Hardy's home Max Gate, now owned by the National Trust

His novel The Woodlanders is particularly atmospherically rich, yet Hardy’s view of the countryside remained ambivalent; he wrote about the tension between city and countryside very well. He succeeded because he invented this part real, part dream country, which many of his readers (town people) loved. In other narratives, the countryside is variously described as poor but virtuous; a place of boredom that you must escape from; nostalgic (not as beautiful of it once was); full of secret violence and nocturnal skulduggery (Sherlock Holmes had this anti-romantic view of the countryside).

Hell Lane linking North Chideock and Symondsbury
(photo taken from More Secret Places by Louise Hodgson - www.rovingpress.co.uk)

Top o' Town, Dorchester (photo taken from She Opened the Door
by Peter John Cooper - www.rovingpress.co.uk)
All views contain a certain truth, but it is what you make of it. Hardy was very good at offering us these various views and different notions. For instance, contrast Eustacia Vye with Clym Yeobright in The Return of the Native. Hardy was a sort of returning native, an oddity to local people, having left his birthplace, living the high life elsewhere, then returning to write, with some humour, of local places and characters. There was a lot of mistrust and suspicion of him locally.”

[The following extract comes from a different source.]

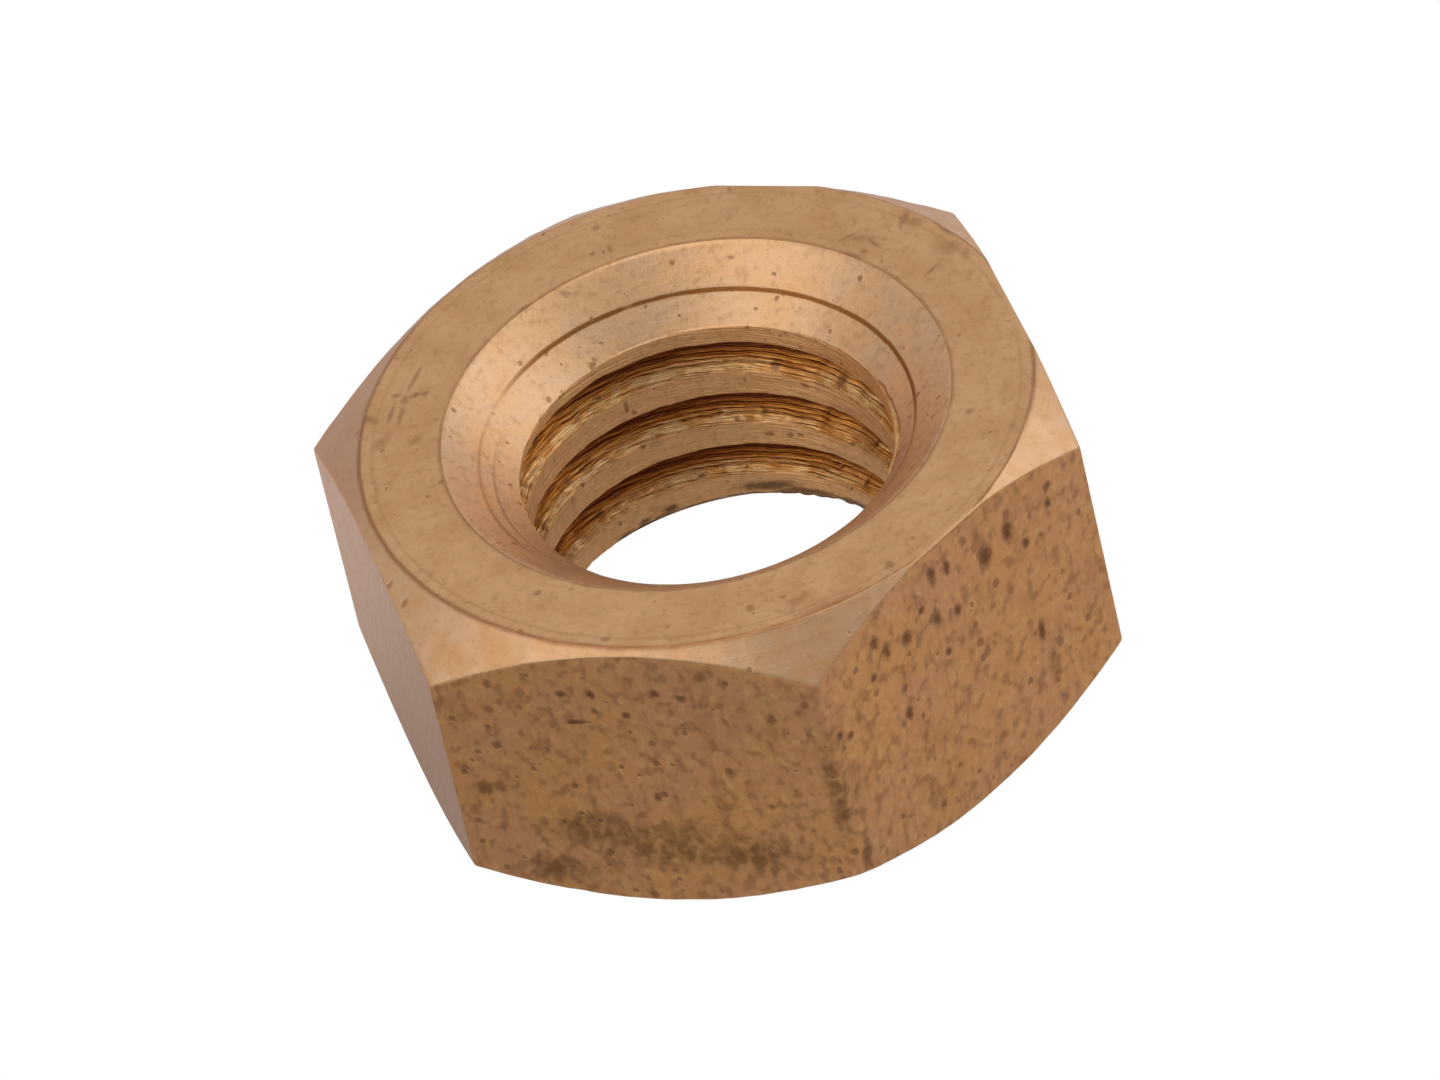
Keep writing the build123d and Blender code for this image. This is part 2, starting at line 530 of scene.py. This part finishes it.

As a final thought, Christopher concluded that biographers are constrained by the facts, while novelists can get inside people’s heads and say what they might have been thinking. In his book Winter, he offers a personal view of Hardy, as exists in his own head, mixing fact with fiction.

To sum up the SDR project, it is about being in the past and present at the same time. It invokes lots of voices: singers, historians, poets (ancient and contemporary), readers and writers. I hope there’s more to come, maybe even a book to celebrate the project, people and places involved.